- [Stored data]:
####

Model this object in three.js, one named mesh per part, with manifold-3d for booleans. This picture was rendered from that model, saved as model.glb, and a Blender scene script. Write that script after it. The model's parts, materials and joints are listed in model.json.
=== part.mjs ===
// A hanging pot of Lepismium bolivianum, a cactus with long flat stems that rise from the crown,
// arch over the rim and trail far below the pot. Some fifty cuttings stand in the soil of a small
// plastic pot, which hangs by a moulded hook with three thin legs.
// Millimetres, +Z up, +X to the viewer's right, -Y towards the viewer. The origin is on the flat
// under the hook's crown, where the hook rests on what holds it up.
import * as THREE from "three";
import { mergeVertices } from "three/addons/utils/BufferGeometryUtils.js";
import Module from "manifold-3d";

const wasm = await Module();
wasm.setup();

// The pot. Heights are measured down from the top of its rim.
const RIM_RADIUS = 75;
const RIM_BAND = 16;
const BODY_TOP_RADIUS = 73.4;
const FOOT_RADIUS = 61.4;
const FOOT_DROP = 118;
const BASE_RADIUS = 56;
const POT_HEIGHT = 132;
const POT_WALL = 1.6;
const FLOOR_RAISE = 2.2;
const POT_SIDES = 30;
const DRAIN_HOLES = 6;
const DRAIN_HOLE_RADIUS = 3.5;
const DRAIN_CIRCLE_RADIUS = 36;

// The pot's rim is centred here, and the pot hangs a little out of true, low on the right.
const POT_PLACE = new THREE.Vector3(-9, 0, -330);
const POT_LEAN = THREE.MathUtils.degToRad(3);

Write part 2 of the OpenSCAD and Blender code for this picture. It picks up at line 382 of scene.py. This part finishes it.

####

- [Problem to work on]:
Write the data from above out again, exactly.

- [Result of the task]:
Model this object in three.js, one named mesh per part, with manifold-3d for booleans. This picture was rendered from that model, saved as model.glb, and a Blender scene script. Write that script after it. The model's parts, materials and joints are listed in model.json.
=== part.mjs ===
// A hanging pot of Lepismium bolivianum, a cactus with long flat stems that rise from the crown,
// arch over the rim and trail far below the pot. Some fifty cuttings stand in the soil of a small
// plastic pot, which hangs by a moulded hook with three thin legs.
// Millimetres, +Z up, +X to the viewer's right, -Y towards the viewer. The origin is on the flat
// under the hook's crown, where the hook rests on what holds it up.
import * as THREE from "three";
import { mergeVertices } from "three/addons/utils/BufferGeometryUtils.js";
import Module from "manifold-3d";

const wasm = await Module();
wasm.setup();

// The pot. Heights are measured down from the top of its rim.
const RIM_RADIUS = 75;
const RIM_BAND = 16;
const BODY_TOP_RADIUS = 73.4;
const FOOT_RADIUS = 61.4;
const FOOT_DROP = 118;
const BASE_RADIUS = 56;
const POT_HEIGHT = 132;
const POT_WALL = 1.6;
const FLOOR_RAISE = 2.2;
const POT_SIDES = 30;
const DRAIN_HOLES = 6;
const DRAIN_HOLE_RADIUS = 3.5;
const DRAIN_CIRCLE_RADIUS = 36;

// The pot's rim is centred here, and the pot hangs a little out of true, low on the right.
const POT_PLACE = new THREE.Vector3(-9, 0, -330);
const POT_LEAN = THREE.MathUtils.degToRad(3);

Write part 2 of the OpenSCAD and Blender code for this picture. It picks up at line 382 of scene.py. This part finishes it.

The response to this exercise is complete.